Written request:
Extract exactly the run of lines starting at the line that holds "if empty is" and ending at the line that holds "obj.data.transform(world)", both included.

--- START OF Task input ---

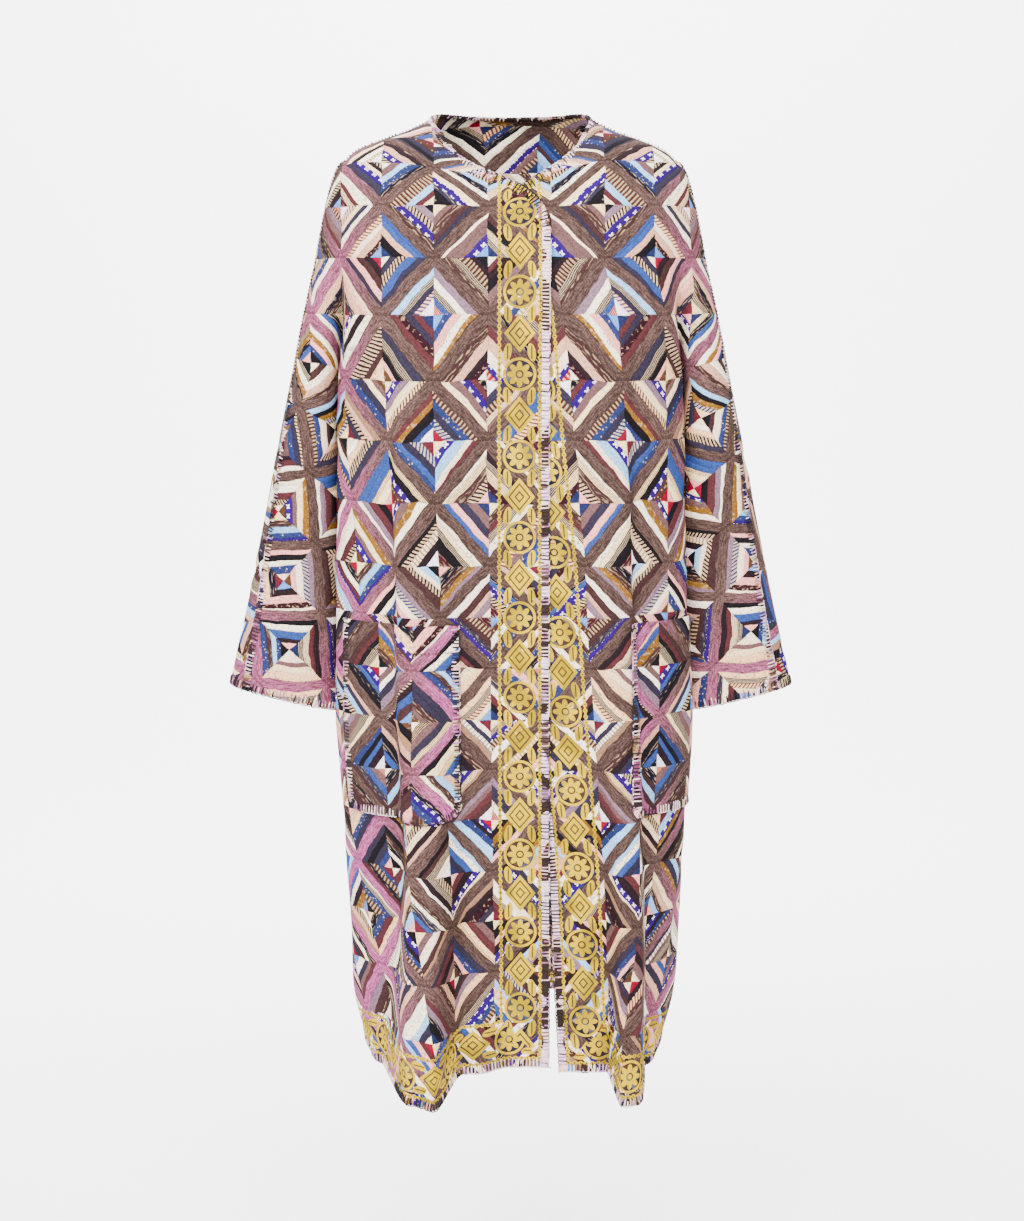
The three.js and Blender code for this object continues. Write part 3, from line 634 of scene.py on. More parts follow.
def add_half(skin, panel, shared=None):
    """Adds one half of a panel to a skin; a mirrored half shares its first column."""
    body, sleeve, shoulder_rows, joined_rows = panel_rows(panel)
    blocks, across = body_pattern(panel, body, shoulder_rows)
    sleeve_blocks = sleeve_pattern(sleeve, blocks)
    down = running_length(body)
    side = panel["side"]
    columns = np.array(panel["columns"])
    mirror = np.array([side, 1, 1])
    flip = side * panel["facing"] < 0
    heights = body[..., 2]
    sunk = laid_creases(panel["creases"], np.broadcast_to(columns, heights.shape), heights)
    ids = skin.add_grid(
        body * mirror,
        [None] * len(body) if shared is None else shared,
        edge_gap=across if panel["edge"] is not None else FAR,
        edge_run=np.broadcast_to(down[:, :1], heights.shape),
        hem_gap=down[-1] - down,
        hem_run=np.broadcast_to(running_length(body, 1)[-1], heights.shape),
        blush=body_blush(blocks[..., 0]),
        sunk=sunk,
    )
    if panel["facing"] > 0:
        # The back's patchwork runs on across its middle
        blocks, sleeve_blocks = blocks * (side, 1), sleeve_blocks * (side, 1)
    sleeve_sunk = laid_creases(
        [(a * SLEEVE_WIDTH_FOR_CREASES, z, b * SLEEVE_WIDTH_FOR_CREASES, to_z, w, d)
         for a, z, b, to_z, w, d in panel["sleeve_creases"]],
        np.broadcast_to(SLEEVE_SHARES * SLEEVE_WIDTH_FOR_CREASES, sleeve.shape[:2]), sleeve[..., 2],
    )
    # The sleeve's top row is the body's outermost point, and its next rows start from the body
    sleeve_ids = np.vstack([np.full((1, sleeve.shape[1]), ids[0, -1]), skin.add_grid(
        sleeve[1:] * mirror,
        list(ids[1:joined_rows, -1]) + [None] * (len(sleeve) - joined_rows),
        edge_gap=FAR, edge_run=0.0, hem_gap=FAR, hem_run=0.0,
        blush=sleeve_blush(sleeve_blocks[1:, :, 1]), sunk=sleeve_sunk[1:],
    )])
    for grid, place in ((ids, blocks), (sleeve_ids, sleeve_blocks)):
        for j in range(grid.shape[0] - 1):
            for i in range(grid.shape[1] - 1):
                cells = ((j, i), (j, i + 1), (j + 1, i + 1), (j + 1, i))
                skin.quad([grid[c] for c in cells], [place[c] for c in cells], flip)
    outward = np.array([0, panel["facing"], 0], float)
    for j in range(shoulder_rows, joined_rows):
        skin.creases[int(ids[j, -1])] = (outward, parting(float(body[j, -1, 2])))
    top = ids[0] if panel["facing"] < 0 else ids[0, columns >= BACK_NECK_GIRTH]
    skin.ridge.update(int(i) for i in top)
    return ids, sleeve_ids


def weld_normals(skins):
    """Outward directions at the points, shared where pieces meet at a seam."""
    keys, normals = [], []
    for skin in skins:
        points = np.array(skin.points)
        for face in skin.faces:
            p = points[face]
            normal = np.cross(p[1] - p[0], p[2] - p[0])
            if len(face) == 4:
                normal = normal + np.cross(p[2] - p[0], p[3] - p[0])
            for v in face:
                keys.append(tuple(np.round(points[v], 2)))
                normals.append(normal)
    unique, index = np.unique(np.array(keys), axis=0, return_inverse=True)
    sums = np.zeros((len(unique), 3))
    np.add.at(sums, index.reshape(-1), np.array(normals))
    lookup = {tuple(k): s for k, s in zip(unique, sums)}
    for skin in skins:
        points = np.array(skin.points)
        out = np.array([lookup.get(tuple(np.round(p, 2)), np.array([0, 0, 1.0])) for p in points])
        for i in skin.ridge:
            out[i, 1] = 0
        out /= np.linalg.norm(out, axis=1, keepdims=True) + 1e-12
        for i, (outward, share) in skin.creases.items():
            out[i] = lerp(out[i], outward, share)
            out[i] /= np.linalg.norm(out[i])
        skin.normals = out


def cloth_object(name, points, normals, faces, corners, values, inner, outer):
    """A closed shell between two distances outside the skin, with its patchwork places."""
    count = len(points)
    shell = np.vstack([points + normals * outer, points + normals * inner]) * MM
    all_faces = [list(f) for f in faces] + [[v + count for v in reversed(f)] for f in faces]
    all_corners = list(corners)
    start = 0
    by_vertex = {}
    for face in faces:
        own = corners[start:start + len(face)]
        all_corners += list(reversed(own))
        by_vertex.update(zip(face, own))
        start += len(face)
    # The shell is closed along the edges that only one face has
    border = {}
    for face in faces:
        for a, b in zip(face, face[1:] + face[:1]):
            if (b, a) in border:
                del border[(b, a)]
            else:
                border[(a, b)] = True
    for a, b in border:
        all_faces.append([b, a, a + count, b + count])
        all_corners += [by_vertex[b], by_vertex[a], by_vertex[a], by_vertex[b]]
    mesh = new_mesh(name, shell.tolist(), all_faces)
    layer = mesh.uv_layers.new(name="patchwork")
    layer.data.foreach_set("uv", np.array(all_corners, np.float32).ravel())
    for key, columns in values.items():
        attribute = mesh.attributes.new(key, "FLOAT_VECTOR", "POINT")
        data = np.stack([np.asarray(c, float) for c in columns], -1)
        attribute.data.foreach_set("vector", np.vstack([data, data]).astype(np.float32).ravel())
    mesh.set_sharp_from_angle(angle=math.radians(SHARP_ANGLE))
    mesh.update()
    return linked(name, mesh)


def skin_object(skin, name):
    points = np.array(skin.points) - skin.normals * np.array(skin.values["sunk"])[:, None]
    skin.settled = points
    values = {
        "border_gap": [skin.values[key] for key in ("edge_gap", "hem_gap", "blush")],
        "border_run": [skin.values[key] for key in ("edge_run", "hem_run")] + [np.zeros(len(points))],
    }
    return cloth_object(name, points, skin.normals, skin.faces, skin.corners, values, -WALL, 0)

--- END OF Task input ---
--- START OF Task input ---

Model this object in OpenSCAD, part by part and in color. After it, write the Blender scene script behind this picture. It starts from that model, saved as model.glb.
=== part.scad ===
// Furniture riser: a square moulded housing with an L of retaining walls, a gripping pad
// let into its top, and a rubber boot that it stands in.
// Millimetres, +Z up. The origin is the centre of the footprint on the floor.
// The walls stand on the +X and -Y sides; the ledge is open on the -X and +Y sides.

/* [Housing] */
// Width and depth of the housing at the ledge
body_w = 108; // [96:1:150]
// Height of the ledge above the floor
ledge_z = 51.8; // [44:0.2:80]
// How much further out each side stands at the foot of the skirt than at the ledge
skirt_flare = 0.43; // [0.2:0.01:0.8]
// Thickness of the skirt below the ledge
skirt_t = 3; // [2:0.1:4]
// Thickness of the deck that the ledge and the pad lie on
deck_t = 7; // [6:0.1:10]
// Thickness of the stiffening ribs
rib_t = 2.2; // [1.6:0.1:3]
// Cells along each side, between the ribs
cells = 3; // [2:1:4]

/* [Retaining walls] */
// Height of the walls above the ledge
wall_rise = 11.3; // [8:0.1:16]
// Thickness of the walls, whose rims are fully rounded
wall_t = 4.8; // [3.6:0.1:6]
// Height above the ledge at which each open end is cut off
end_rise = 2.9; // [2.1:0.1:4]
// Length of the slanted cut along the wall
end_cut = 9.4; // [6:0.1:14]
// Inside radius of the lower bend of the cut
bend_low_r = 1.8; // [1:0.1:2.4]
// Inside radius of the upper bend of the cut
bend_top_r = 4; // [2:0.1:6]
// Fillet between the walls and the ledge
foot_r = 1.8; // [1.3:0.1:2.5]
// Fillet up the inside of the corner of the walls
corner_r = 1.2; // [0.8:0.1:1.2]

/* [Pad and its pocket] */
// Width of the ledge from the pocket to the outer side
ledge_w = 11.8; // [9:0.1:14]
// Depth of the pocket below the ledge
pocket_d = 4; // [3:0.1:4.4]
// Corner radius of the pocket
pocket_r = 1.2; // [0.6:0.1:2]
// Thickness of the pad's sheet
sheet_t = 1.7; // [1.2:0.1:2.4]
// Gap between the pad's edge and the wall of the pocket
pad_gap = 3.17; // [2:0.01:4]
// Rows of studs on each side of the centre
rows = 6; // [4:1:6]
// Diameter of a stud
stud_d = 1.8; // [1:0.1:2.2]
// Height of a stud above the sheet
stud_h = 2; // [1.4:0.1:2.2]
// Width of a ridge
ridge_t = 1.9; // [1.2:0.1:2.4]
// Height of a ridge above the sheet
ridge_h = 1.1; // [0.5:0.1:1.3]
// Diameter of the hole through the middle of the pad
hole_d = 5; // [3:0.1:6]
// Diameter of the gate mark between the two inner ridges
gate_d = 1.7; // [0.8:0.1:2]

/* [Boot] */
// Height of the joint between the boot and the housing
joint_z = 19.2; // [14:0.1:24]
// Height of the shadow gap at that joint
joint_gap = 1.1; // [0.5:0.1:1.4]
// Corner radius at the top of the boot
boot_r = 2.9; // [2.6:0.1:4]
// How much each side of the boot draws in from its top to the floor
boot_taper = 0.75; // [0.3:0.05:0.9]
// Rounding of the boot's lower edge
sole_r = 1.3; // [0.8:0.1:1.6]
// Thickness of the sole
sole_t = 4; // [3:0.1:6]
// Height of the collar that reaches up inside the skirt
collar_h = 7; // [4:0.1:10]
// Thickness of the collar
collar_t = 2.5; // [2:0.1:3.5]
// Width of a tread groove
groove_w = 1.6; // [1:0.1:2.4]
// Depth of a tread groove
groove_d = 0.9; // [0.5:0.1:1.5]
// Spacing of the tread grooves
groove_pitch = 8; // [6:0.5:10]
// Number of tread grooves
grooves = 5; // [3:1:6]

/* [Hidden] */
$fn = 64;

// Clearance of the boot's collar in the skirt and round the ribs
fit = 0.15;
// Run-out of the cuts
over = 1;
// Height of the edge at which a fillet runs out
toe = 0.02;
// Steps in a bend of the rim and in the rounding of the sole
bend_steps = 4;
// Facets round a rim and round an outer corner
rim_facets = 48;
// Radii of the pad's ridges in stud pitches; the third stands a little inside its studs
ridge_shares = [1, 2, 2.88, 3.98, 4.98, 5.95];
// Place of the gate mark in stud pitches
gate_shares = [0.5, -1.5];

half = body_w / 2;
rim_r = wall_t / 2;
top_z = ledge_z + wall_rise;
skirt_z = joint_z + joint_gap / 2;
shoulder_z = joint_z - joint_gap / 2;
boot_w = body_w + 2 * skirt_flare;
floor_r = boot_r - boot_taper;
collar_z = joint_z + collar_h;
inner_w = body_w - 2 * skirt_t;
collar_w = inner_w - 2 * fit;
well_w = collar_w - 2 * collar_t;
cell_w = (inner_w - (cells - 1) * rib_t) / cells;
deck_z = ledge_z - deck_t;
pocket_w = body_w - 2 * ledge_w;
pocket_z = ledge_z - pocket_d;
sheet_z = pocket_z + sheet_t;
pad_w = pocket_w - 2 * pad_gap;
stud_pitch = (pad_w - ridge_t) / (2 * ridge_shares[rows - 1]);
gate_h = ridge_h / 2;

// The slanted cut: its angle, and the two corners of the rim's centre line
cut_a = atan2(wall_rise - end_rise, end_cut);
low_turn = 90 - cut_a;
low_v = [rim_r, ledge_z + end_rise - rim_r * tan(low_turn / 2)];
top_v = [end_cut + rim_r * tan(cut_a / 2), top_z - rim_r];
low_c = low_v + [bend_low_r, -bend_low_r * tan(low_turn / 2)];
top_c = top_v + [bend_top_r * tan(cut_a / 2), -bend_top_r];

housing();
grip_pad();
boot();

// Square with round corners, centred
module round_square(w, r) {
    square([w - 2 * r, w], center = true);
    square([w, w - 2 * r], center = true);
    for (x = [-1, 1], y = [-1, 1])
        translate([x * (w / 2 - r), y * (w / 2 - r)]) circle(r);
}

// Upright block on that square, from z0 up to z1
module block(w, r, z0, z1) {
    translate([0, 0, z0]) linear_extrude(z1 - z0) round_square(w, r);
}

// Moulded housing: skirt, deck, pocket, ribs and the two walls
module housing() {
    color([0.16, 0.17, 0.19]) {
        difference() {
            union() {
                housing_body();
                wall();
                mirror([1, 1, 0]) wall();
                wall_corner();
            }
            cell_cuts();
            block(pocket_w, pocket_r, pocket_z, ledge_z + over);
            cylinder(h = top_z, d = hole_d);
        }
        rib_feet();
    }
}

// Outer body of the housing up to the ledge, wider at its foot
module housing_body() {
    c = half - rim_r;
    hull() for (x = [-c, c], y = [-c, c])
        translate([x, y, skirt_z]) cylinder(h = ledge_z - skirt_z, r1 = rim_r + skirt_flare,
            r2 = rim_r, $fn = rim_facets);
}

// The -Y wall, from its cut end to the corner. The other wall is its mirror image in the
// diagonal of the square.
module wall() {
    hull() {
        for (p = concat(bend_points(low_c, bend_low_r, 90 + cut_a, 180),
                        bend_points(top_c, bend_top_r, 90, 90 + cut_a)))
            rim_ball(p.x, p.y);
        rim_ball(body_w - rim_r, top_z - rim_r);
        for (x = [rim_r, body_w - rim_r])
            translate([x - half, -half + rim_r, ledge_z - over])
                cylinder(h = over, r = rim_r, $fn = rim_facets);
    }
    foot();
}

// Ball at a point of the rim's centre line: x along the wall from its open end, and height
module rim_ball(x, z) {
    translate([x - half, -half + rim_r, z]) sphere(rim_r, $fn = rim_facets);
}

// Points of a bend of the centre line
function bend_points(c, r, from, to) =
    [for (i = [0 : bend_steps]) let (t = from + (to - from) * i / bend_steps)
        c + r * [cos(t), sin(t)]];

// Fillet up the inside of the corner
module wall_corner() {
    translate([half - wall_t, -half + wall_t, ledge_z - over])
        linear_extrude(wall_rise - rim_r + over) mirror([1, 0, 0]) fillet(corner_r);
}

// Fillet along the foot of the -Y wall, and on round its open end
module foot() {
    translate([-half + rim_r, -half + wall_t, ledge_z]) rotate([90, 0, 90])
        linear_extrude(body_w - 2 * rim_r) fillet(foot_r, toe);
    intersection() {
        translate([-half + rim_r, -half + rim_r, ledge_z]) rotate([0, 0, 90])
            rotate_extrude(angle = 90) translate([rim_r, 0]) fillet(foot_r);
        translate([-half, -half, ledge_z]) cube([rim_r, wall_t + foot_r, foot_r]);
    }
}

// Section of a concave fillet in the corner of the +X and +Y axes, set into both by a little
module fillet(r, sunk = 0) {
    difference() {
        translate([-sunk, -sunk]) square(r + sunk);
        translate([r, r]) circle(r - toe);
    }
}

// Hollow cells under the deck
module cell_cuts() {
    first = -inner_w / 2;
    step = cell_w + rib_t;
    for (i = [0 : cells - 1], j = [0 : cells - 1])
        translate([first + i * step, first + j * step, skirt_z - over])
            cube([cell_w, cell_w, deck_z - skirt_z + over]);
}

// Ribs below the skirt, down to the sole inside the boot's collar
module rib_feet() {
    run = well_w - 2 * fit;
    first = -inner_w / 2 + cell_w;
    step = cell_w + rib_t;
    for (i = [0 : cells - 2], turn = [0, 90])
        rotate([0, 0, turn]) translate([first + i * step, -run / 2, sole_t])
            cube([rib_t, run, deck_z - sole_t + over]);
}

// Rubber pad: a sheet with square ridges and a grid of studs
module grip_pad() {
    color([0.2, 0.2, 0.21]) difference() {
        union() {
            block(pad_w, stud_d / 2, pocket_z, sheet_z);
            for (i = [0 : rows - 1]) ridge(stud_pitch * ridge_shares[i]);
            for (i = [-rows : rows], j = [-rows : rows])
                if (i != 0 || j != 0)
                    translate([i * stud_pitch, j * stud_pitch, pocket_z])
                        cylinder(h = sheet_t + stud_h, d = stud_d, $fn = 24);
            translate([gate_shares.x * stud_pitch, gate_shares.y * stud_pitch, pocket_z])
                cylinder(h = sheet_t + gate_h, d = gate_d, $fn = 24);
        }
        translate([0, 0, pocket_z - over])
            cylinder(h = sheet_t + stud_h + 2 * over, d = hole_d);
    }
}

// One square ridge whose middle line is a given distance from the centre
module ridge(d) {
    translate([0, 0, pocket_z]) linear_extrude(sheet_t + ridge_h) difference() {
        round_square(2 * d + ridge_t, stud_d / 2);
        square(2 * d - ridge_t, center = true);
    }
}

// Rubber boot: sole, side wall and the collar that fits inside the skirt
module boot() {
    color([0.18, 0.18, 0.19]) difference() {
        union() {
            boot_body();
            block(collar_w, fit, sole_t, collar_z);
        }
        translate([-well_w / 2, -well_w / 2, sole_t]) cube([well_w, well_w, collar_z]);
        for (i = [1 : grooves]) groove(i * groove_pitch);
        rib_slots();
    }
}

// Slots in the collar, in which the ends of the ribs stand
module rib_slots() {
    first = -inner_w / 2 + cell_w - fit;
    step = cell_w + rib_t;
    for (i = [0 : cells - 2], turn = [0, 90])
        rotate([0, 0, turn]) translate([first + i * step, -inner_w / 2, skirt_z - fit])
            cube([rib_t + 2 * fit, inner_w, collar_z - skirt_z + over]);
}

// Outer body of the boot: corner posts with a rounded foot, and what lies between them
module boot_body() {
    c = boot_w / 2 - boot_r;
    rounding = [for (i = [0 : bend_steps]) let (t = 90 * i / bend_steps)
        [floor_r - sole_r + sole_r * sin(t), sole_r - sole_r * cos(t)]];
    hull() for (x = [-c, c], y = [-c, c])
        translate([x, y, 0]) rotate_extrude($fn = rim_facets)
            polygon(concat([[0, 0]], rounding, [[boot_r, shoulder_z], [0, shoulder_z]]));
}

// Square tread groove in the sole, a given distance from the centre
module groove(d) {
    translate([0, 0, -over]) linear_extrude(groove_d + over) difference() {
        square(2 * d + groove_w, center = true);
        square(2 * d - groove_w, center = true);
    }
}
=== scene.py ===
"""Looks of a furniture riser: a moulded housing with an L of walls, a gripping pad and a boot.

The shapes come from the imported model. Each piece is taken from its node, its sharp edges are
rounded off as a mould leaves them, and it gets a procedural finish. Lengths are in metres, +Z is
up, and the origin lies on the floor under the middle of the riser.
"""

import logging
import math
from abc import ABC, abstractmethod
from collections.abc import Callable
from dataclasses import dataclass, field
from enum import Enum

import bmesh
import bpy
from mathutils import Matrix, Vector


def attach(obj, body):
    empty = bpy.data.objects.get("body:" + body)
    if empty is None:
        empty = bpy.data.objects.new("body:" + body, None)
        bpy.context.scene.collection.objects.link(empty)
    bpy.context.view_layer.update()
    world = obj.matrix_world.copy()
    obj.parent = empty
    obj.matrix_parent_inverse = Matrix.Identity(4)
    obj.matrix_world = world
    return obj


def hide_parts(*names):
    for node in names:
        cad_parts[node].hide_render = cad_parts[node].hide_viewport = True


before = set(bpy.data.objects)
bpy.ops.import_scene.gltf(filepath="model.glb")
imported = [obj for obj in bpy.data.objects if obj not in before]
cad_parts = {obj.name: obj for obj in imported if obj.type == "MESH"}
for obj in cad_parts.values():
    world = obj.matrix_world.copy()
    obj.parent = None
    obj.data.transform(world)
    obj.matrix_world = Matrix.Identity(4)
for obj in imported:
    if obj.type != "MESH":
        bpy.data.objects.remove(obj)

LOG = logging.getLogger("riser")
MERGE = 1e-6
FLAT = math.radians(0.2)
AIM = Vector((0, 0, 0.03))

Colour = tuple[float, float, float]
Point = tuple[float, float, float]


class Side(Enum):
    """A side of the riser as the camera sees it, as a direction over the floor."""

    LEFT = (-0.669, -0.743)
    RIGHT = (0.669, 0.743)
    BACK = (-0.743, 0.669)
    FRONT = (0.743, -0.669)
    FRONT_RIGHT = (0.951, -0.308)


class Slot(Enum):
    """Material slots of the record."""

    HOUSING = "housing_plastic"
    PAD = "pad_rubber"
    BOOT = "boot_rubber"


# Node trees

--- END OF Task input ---

Finished answer:
    if empty is None:
        empty = bpy.data.objects.new("body:" + body, None)
        bpy.context.scene.collection.objects.link(empty)
    bpy.context.view_layer.update()
    world = obj.matrix_world.copy()
    obj.parent = empty
    obj.matrix_parent_inverse = Matrix.Identity(4)
    obj.matrix_world = world
    return obj


def hide_parts(*names):
    for node in names:
        cad_parts[node].hide_render = cad_parts[node].hide_viewport = True


before = set(bpy.data.objects)
bpy.ops.import_scene.gltf(filepath="model.glb")
imported = [obj for obj in bpy.data.objects if obj not in before]
cad_parts = {obj.name: obj for obj in imported if obj.type == "MESH"}
for obj in cad_parts.values():
    world = obj.matrix_world.copy()
    obj.parent = None
    obj.data.transform(world)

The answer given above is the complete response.